The Emerging Champion

Over the twenty-four years of his professional boxing career, Sam had an amazing number of fights, although not unprecedented for the time period. He fought more than three hundred times. He averaged one fight a month during much of his career, although in some years, he fought at a much higher rate. In 1920, for example, he fought twenty-three times. Inevitably, he fought some of the same opponents more than once. In fact, Sam fought many of the best fighters of his day numerous times. Among these were heavyweights Harry Wills, whom he fought twenty-three times; Sam McVey, fifteen times; and Joe Jeanette, fourteen times. At 5 feet 7 inches in height and weighing between 165 and 180 pounds in his prime, Sam was at a distinct size disadvantage against these individuals, but he fought them all on even terms. He also engaged in bouts with several lighter weight boxing greats of the time period, including welterweight champion Joe Walcott, with whom he gained a draw in 1904; middleweight champion Stanley Ketchel, with whom he fought to a sixth-round no decision in 1910; and later middleweight champion Tiger Flowers, whom he knocked out in the second round in 1922.

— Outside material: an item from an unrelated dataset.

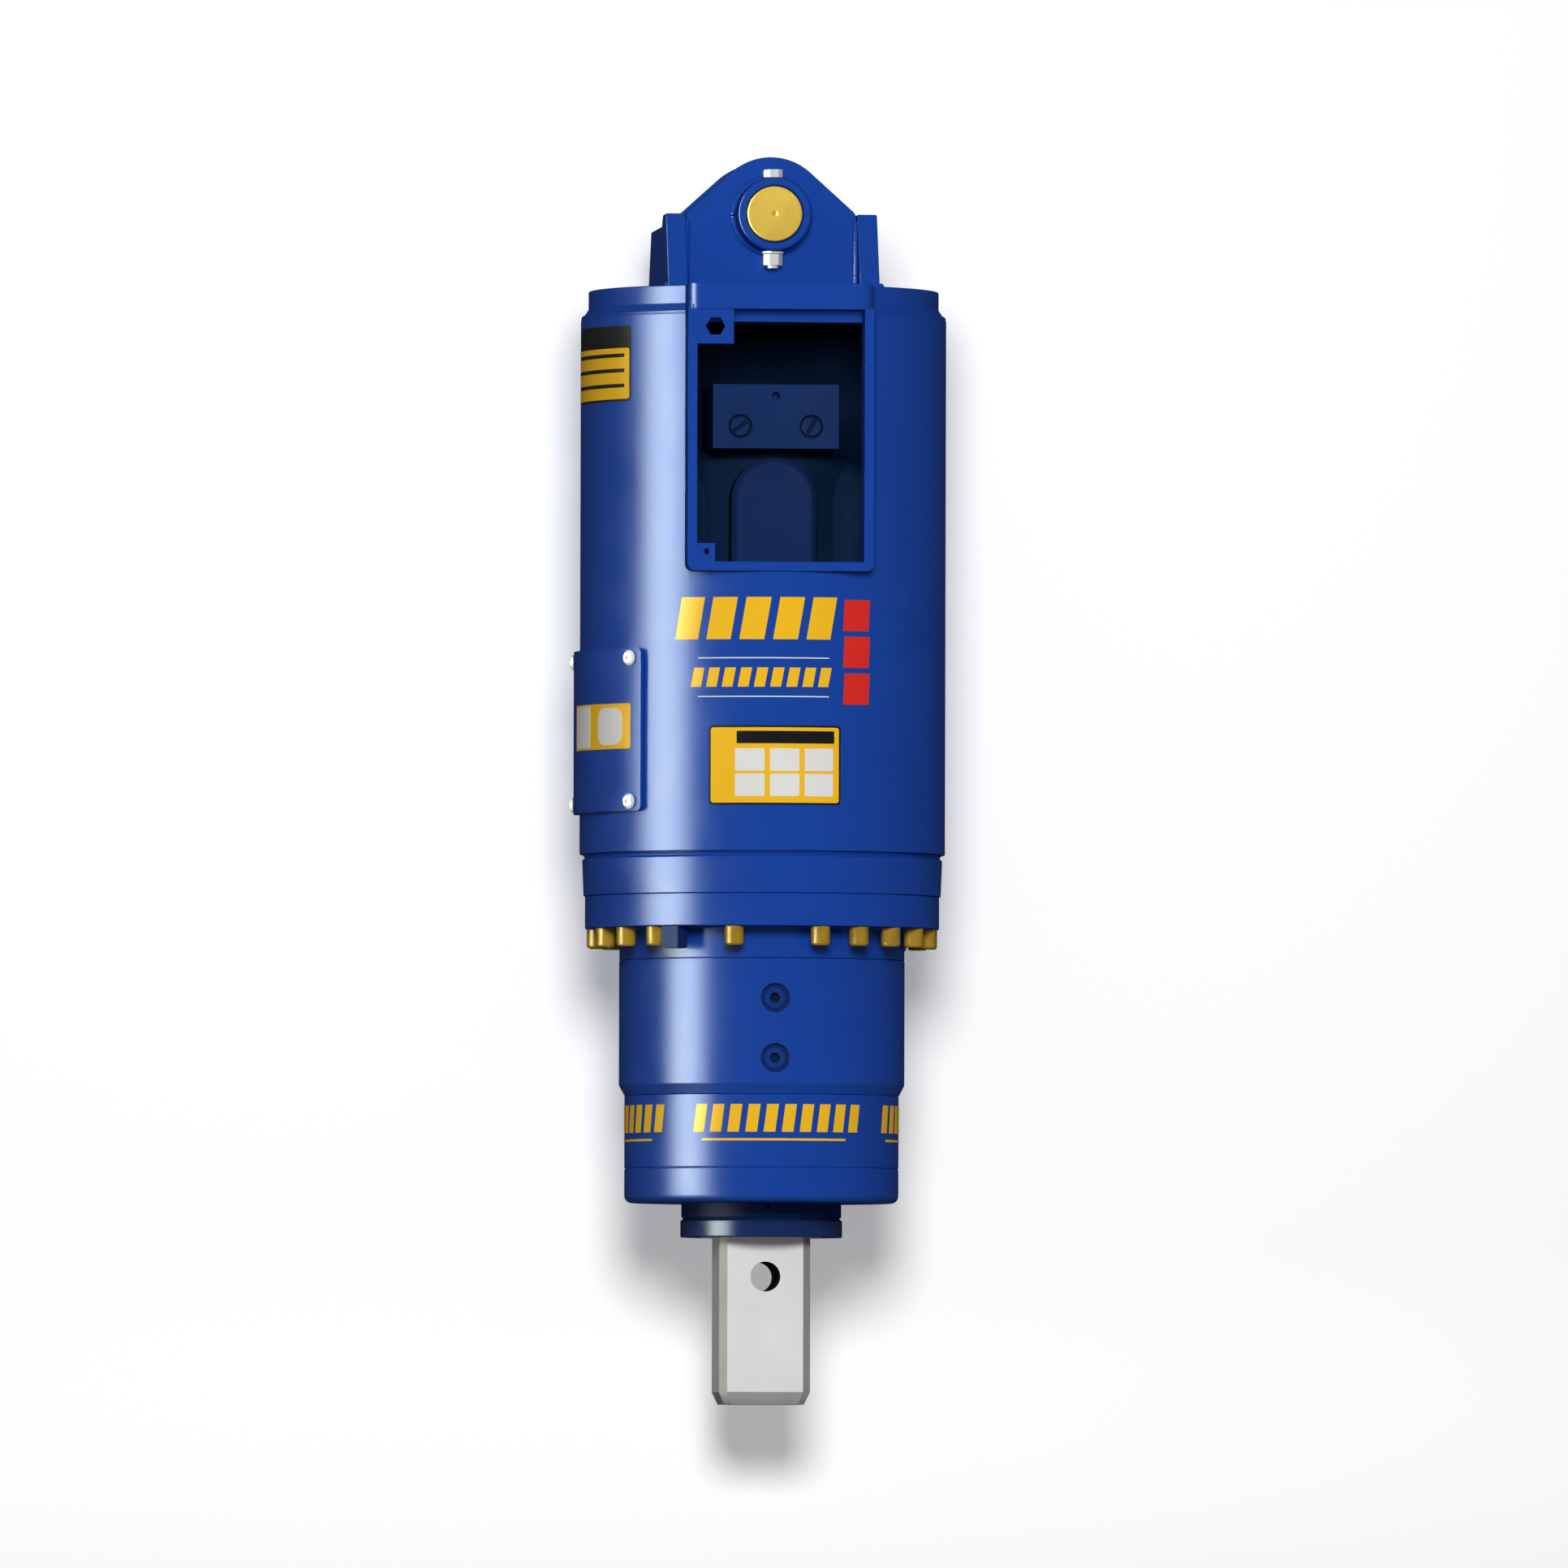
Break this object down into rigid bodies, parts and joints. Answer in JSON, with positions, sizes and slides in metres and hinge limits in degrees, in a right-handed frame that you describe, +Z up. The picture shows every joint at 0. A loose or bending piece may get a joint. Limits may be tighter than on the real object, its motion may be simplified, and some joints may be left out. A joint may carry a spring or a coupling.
{
  "type": "earth auger drive",
  "caption": "Hydraulic auger drive: hooded motor on a planetary gearbox, hung from a pinned hitch, driving a square output shaft with a cross hole.",
  "frame": {"origin": "centre of the hitch pin, halfway between the two ears", "axes": "+Z up along the drive's axis, -Y towards the hose window, +X to the right of it, and the pin lies along Y"},
  "size_m": [0.4097, 0.404, 1.3616],
  "materials": {
    "blue_paint": "gloss",
    "yellow_zinc": "yellow zinc plate",
    "white_zinc": "white zinc plate",
    "ground_steel": "ground",
    "gear_steel": "cut and ground",
    "motor_casting": "matt paint",
    "motor_port_steel": "machined",
    "seal_rubber": "matt"
  },
  "bodies": {
    "housing": {"hood_tube": "blue_paint", "hood_top_plate": "blue_paint", "front_ear": "blue_paint", "rear_ear": "blue_paint", "left_gusset": "blue_paint", "right_gusset": "blue_paint", "hitch_pin": "yellow_zinc", "pin_lock_bolt": "white_zinc", "pin_lock_nut": "white_zinc", "window_frame": "blue_paint", "side_cover": "blue_paint", "side_cover_bolt_1": "white_zinc", "side_cover_bolt_2": "white_zinc", "side_cover_bolt_3": "white_zinc", "side_cover_bolt_4": "white_zinc", "hood_base_ring": "blue_paint", "gearbox_flange": "blue_paint", "flange_bolt_01": "yellow_zinc", "flange_bolt_02": "yellow_zinc", "flange_bolt_03": "yellow_zinc", "flange_bolt_04": "yellow_zinc", "flange_bolt_05": "yellow_zinc", "flange_bolt_06": "yellow_zinc", "flange_bolt_07": "yellow_zinc", "flange_bolt_08": "yellow_zinc", "flange_bolt_09": "yellow_zinc", "flange_bolt_10": "yellow_zinc", "flange_bolt_11": "yellow_zinc", "flange_bolt_12": "yellow_zinc", "flange_bolt_13": "yellow_zinc", "flange_bolt_14": "yellow_zinc", "flange_bolt_15": "yellow_zinc", "flange_bolt_16": "yellow_zinc", "flange_bolt_17": "yellow_zinc", "flange_bolt_18": "yellow_zinc", "flange_bolt_19": "yellow_zinc", "flange_bolt_20": "yellow_zinc", "flange_bolt_21": "yellow_zinc", "flange_bolt_22": "yellow_zinc", "gear_case": "blue_paint", "fill_plug": "yellow_zinc", "level_plug": "yellow_zinc", "bearing_case": "blue_paint", "upper_bearing": "gear_steel", "lower_bearing": "gear_steel", "seal_carrier": "blue_paint", "shaft_seal": "seal_rubber", "motor_body": "motor_casting", "motor_port_block": "motor_port_steel"},
    "output": {"output_shaft": "ground_steel", "second_carrier": "gear_steel"},
    "second_planet_1": {"second_planet_1": "gear_steel"},
    "second_planet_2": {"second_planet_2": "gear_steel"},
    "second_planet_3": {"second_planet_3": "gear_steel"},
    "middle": {"first_carrier": "gear_steel", "second_sun": "gear_steel"},
    "first_planet_1": {"first_planet_1": "gear_steel"},
    "first_planet_2": {"first_planet_2": "gear_steel"},
    "first_planet_3": {"first_planet_3": "gear_steel"},
    "input": {"input_pinion": "gear_steel"}
  },
  "joints": [
    {"name": "output_spin", "type": "hinge", "parent": "housing", "child": "output", "pos_m": [0, 0, -1.2], "axis": [0, 0, 1], "continuous": true},
    {"name": "second_planet_1_spin", "type": "hinge", "parent": "output", "child": "second_planet_1", "pos_m": [0, -0.081, -0.8953], "axis": [0, 0, 1], "continuous": true},
    {"name": "second_planet_2_spin", "type": "hinge", "parent": "output", "child": "second_planet_2", "pos_m": [0.07015, 0.0405, -0.8953], "axis": [0, 0, 1], "continuous": true},
    {"name": "second_planet_3_spin", "type": "hinge", "parent": "output", "child": "second_planet_3", "pos_m": [-0.07015, 0.0405, -0.8953], "axis": [0, 0, 1], "continuous": true},
    {"name": "middle_spin", "type": "hinge", "parent": "housing", "child": "middle", "pos_m": [0, 0, -0.8563], "axis": [0, 0, 1], "continuous": true},
    {"name": "first_planet_1_spin", "type": "hinge", "parent": "middle", "child": "first_planet_1", "pos_m": [0, -0.075, -0.8303], "axis": [0, 0, 1], "continuous": true},
    {"name": "first_planet_2_spin", "type": "hinge", "parent": "middle", "child": "first_planet_2", "pos_m": [0.06495, 0.0375, -0.8303], "axis": [0, 0, 1], "continuous": true},
    {"name": "first_planet_3_spin", "type": "hinge", "parent": "middle", "child": "first_planet_3", "pos_m": [-0.06495, 0.0375, -0.8303], "axis": [0, 0, 1], "continuous": true},
    {"name": "input_spin", "type": "hinge", "parent": "housing", "child": "input", "pos_m": [0, 0, -0.77], "axis": [0, 0, 1], "continuous": true}
  ],
  "couplings": [
    {"joint": "second_planet_1_spin", "follows": "output_spin", "ratio": -2.8},
    {"joint": "second_planet_2_spin", "follows": "output_spin", "ratio": -2.8},
    {"joint": "second_planet_3_spin", "follows": "output_spin", "ratio": -2.8},
    {"joint": "middle_spin", "follows": "output_spin", "ratio": 4.5},
    {"joint": "first_planet_1_spin", "follows": "output_spin", "ratio": -12},
    {"joint": "first_planet_2_spin", "follows": "output_spin", "ratio": -12},
    {"joint": "first_planet_3_spin", "follows": "output_spin", "ratio": -12},
    {"joint": "input_spin", "follows": "output_spin", "ratio": 22.5}
  ]
}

After his draw with Walcott for the welterweight title in 1904, Sam did not fight for a championship again until late in his career. During his reign as heavyweight champion, from 1908 to 1915, Johnson refused to fight him. Then, after Johnson lost the title, for more than twenty years, no African American was given a chance to fight for the heavyweight championship because of racial prejudice resulting from Johnson’s success against white fighters and his flamboyant lifestyle as champion. Finally, in 1923, at the age of forty, Sam fought for and won the Mexican heavyweight title, which he defended several times the same year.

Continuing the Story

In 1917, in a fight with Fred Fulton, Sam severely injured his left eye; in his 1922 bout with Flowers his right eye was injured as well. He fought the remainder of his career barely able to see. He often described the experience of fighting in this condition, stating that, in his fight for the Mexican title, he simply felt around until he knew his opponent was close to him and then threw the punch that scored the knockout. In 1924 and again during his retirement, he underwent eye surgeries, none of which were completely successful.

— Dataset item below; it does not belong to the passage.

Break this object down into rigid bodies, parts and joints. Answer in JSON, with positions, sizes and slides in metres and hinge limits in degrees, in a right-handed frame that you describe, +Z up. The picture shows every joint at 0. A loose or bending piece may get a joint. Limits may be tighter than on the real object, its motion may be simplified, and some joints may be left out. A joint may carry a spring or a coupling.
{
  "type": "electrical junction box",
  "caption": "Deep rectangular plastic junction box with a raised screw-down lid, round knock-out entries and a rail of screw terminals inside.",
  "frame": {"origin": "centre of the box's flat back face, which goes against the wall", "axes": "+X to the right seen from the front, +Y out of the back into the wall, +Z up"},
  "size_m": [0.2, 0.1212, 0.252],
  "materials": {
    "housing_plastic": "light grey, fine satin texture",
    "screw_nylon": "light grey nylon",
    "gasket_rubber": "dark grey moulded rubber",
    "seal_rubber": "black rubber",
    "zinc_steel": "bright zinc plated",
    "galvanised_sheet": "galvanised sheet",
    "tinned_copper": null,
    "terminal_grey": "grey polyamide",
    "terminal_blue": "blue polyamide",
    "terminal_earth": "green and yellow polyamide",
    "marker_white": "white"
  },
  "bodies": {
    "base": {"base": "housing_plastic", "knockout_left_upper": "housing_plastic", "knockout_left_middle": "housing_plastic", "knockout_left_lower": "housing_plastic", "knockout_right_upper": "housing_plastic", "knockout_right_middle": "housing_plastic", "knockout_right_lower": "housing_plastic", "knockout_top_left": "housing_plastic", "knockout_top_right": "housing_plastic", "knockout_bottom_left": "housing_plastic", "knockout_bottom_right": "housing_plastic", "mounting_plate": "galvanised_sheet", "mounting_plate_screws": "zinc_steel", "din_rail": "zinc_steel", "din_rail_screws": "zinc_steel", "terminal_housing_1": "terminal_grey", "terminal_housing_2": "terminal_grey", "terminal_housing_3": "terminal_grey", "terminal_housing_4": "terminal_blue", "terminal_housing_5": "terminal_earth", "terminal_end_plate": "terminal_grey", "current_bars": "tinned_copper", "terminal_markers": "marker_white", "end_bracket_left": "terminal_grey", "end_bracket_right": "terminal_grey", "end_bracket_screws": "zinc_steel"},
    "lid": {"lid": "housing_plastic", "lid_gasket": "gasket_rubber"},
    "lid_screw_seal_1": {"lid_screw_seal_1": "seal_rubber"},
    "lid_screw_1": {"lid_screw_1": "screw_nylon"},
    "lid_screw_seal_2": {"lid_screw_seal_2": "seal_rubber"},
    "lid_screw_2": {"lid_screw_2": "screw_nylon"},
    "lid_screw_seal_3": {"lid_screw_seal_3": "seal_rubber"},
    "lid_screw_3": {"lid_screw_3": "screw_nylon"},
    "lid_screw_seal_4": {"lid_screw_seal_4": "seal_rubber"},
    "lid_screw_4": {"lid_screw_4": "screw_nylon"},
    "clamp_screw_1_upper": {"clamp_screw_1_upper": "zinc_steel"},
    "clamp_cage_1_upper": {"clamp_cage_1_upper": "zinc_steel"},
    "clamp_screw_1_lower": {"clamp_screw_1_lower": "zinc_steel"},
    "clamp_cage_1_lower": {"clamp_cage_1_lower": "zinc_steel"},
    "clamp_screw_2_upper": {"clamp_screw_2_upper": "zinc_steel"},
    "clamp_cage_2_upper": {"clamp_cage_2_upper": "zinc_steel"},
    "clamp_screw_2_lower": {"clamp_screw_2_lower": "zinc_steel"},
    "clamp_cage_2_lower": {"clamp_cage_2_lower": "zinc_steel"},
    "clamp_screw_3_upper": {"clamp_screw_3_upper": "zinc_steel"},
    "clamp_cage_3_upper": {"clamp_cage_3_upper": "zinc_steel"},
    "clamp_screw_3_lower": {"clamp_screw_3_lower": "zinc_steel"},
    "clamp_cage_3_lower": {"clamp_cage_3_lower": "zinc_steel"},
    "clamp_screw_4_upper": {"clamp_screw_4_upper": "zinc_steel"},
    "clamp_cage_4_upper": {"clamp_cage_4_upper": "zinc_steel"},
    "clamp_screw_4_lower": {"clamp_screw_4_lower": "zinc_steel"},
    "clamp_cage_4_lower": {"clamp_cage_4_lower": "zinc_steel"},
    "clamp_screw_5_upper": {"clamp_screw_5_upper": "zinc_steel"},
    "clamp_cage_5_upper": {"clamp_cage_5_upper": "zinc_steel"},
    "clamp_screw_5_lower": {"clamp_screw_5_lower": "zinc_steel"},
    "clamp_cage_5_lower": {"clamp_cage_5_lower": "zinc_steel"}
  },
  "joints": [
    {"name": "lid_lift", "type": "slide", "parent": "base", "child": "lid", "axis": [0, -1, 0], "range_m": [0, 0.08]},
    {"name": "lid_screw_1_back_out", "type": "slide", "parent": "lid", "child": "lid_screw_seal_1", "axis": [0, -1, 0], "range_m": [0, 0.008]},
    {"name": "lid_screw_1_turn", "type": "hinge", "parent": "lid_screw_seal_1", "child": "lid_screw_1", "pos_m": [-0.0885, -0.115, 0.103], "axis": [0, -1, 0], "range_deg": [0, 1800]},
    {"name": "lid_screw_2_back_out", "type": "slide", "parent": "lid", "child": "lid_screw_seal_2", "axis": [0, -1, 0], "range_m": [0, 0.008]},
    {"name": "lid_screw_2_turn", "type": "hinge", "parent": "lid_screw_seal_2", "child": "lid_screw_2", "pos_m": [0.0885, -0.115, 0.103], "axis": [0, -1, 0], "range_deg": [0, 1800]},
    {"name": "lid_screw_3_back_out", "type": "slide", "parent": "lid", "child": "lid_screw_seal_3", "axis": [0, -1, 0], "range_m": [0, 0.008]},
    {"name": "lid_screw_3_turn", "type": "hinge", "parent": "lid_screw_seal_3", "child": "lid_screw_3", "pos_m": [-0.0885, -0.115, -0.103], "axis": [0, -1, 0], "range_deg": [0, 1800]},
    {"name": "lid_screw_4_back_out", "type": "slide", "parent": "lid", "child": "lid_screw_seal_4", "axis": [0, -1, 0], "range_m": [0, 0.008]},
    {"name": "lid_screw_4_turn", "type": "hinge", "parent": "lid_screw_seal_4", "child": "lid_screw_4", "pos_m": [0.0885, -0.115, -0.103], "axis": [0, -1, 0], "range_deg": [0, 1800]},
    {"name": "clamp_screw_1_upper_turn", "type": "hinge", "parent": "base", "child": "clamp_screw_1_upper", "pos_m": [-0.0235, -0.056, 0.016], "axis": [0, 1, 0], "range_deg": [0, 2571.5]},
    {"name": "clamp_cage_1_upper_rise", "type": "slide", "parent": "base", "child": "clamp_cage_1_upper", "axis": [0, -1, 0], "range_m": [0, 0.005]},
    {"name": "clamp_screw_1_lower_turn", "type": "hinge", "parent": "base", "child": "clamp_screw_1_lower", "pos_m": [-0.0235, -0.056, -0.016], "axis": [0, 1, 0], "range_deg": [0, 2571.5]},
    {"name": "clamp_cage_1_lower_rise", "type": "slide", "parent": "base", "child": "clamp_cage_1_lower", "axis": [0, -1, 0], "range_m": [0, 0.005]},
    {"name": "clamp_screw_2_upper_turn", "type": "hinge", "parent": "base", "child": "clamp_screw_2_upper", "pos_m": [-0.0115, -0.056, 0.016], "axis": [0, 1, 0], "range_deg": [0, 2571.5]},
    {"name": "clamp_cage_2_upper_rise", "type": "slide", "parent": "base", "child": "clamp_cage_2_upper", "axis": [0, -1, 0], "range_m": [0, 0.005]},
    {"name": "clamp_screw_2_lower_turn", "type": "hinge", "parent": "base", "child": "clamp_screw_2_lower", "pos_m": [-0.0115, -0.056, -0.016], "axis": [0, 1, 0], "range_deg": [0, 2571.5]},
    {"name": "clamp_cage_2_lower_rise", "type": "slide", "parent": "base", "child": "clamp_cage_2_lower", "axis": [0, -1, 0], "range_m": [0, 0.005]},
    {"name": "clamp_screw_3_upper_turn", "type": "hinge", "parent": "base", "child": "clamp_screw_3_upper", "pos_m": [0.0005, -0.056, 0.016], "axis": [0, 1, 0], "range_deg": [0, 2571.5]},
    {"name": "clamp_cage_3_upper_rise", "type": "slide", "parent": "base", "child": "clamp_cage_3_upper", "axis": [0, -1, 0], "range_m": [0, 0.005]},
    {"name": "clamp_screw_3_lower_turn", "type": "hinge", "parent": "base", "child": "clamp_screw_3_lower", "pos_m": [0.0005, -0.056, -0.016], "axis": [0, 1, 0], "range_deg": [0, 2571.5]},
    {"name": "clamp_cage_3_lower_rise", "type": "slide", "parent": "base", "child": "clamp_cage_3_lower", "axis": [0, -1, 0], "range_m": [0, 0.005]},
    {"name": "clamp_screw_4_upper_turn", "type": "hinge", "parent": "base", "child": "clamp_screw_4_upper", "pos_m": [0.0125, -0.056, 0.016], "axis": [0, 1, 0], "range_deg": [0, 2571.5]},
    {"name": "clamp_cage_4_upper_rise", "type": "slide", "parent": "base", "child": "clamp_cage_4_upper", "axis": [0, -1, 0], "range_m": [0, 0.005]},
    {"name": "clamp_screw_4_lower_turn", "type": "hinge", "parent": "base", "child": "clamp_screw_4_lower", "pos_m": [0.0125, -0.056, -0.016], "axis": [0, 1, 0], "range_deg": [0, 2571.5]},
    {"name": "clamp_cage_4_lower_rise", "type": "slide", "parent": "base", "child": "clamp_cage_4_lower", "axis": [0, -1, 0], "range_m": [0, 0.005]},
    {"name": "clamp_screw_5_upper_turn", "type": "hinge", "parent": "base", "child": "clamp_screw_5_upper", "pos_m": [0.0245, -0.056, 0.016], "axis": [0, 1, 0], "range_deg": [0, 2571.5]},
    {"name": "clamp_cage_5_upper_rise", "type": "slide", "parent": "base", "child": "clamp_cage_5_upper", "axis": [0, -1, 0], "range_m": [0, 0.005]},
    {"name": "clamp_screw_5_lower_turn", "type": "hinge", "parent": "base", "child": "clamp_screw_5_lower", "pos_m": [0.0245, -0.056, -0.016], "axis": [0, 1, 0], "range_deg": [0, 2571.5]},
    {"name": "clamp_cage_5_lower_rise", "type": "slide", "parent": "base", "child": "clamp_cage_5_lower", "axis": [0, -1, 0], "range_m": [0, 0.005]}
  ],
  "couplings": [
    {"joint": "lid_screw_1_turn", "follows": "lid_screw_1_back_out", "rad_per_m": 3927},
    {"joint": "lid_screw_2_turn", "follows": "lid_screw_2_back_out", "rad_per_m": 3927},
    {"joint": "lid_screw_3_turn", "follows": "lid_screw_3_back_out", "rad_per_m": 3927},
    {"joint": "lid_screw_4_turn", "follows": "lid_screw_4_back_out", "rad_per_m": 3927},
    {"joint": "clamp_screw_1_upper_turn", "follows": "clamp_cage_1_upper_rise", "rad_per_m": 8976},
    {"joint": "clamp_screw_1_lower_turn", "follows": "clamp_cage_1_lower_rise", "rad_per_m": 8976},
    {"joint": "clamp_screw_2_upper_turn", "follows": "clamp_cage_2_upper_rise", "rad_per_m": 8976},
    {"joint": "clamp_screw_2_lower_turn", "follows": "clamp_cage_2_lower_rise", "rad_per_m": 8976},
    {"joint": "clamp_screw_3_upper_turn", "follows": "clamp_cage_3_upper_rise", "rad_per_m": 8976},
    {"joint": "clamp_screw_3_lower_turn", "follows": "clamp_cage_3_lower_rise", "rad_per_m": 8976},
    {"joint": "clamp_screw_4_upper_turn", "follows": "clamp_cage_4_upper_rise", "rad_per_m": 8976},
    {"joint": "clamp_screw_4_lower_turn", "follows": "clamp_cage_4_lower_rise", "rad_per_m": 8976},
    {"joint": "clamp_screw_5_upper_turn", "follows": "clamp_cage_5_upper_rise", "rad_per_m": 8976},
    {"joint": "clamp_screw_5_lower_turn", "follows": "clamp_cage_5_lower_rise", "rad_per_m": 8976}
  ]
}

During his career Sam earned a good deal of money. There are newspaper accounts of him returning to his hometown surrounded by a large entourage of sparring partners and assistants. In the end, however, he ended up blind, without money, and living in a run-down apartment in Harlem. During his retirement he was hospitalized at least twice for injuries suffered when hit by vehicles while attempting to cross streets. In 1944, a newspaper article written about him brought knowledge of his plight to the public, and a trust fund was set up in his behalf. He spent his last years living with his daughter in Cambridge, Massachusetts. Sam died on January 12, 1956, at the age of seventy-two.

Summary

Sam Langford is considered one of the top boxers in the history of the sport who never won or even fought for—other than the 1904 welterweight title bout—a world championship. In large part, this was because of the racial prejudice of the time, especially in regard to the heavyweight division. As evidence of his greatness, in 1955, Sam became the first nonchampion to be elected to the Ring magazine Boxing Hall of Fame. The famous boxing writer Nat Fleischer ranked Sam in seventh place on his 1958 list of the all-time best heavyweights, despite his small size and that he never fought for the world title.

Bibliography

Fleischer, Nat. Fifty Years at Ringside. New York: Greenwood, 1969. Print.

Moyle, Clay. Sam Langford: Boxing's Greatest Uncrowned Champion. Seattle: Bennett, 2008. Print.

Myler, Patrick. A Century of Boxing Greats: Inside the Ring with the Hundred Best Fighters. London: Robson, 1999. Print.

Smith, Kevin. Boston’s Boxing Heritage: Prizefighting from 1882 to 1955. Charleston: Arcadia, 2002. Print.